There is no doubt that the protest and national attention this case received is why two boys were arrested at all. We need more of that to make real change. You can see the impact that this collective and public action  had in India where a woman who was raped and beaten by many men on a bus and eventually died sparked huge protests around the country. The mass outpouring of women in the street demanding justice put politicians on notice and forced them to discuss problems in the justice system and society. In fact, the international attention and consciousness generated by the protests in India are the likely reason we have seen more outrage in the Steubenville case.

However, when rape charges are taken seriously, it’s often for racist reasons. Men of color are often wrongly convicted or over-punished if the victim is white. A recent documentary illustrating the injustice of racist mishandling of rape cases in “The Central Park Five,” when five black men spent years behind bars for a rape they did not commit, is only the most recent example. In these cases, it’s still not about the woman at all — her rights, her pain — but about white men asserting a “claim” over white women, while at the same time seeking to imprison men of color. As the “Central Park Five” case shows, often the wrong people are locked up while the actual rapist is still free to rape more women. Women — both white and of color — don’t get justice from these hasty, racist practices.

Before the Steubenville trial had started, the foster parents of one of the Steubenville rapists said on the Today Show that they never asked their son what happened because it didn’t matter — they love him no matter what. But what happened does matter.

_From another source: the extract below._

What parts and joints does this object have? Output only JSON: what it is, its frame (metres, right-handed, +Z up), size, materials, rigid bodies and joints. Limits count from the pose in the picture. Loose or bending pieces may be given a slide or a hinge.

It matters that men rape women and girls (and sometimes men and boys). It matters that most of the crimes are never reported, that most of the rapists are never prosecuted and when they are, they are often let off the hook. It matters that young adults have a skewed idea of what constitutes rape and what does not. It matters that we have elected representatives who have similar skewed beliefs when it comes to rape and what that means for women. It matters that women are told it is our job to prevent our rapes; that it is our responsibility to not get too drunk; not to walk home alone; to be careful late at night; and to watch what we wear.

There are no rape-able offenses. Instead of blaming women and covering up rape when it happens, why aren’t these people instead calling on men to prevent rape by not raping women, and making sure there are consequences if they do?